Indietracks 2010 proved to be the most successful Indietracks festival to date, and by successfully drawing together the older generation of indie bands with more recently established acts and truly up and coming groups, it has reaffirmed its status as one of, if not the best of the UK’s smaller festivals. With workers, bands and indiepop revellers (including myself) sharing so much in common and having so much fun, it was a weekend strongly superglued together by a bunch of people with a real passion for a genre of music that is much marginalised at the larger festivals. A top festival and a top weekend – kudos to Stuart Mackay and team, once more. I can’t wait to see who headlines the next one…

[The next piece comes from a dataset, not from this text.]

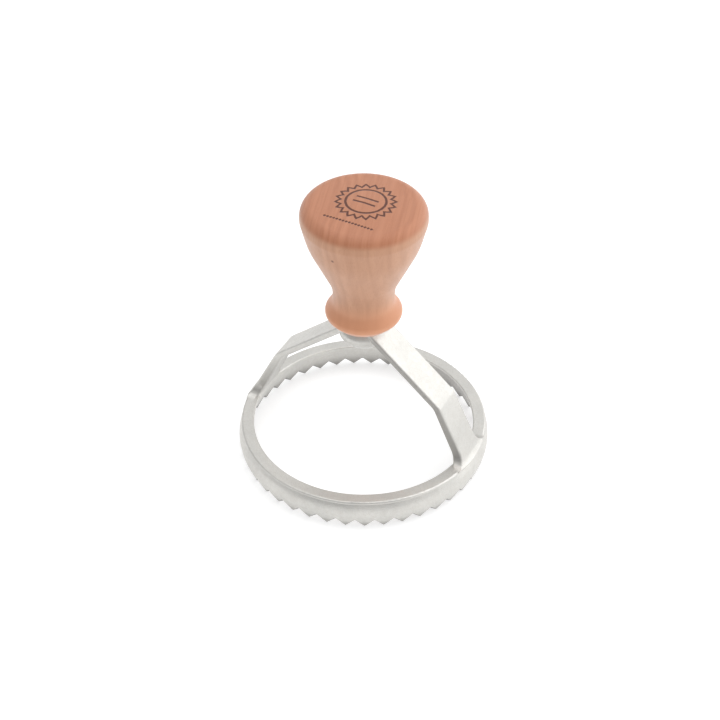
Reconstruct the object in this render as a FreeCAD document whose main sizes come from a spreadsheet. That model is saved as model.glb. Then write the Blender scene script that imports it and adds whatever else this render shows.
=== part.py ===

…final thoughts from the bands:
– “It’s intimate and cosy… just how I like it.” – A suggestive Tracy Tracy on Indietracks while headlining on the Saturday.
– “Indietracks was the most fun I’ve ever had at a festival. Somehow the atmosphere encourages people to be friendly and attitude-free, and so we met lots of people, both in bands and out of bands. Standard Fare were a highlight for me personally.” – Ben, Onward Chariots
– “I don’t think they have a playground at Ozzfest!” – Onward Chariots on the virtues of the chilled-out festival’s family facilities.
– “Everyone is interconnected.” – Onward Chariots, again, on the Indietracks community.
– “It was strange playing on a moving train… surreal!” – Sev from Yokoko, reacting to the stripped down train gig.
– “I had to crouch on the train while it moved!” – Jordan from Yokoko, on the dilemmas for a bassist playing on a moving train.
– “Good beer and the best curry stall ever.” – Kathryn from Secret Shine on the real attraction of Indietracks.
– “It doesn’t work when we’re on with metal bands.” – Paisley, from the explicitly twee duo Paisley & Charlie, on the benefits of playing at a specialist indiepop festival where cock rock is bypassed.
– “I must say the festival is my favourite I’ve ever played, I liked the mood and that it wasn’t full of drunk people!” – Sebastián Litmanovich (Cineplexx) clearly didn’t meet me and my mob over the weekend.
– “I loved the trains, and the possibility of getting around and relaxing watching the landscape. The organisation and the festival team was great and ultra friendly, thank God there was good veggie food too! A wonderful weekend.” – A complimentary Sebastián Litmanovich.
– “One thing that struck us is the variety of music on offer at Indietracks. The line-up managed to incorporate both the subversively twee and the more dreamy melancholic elements of indiepop. There were also bands who wouldn’t even call themselves indiepop.” – Andrew, The Felt Tips.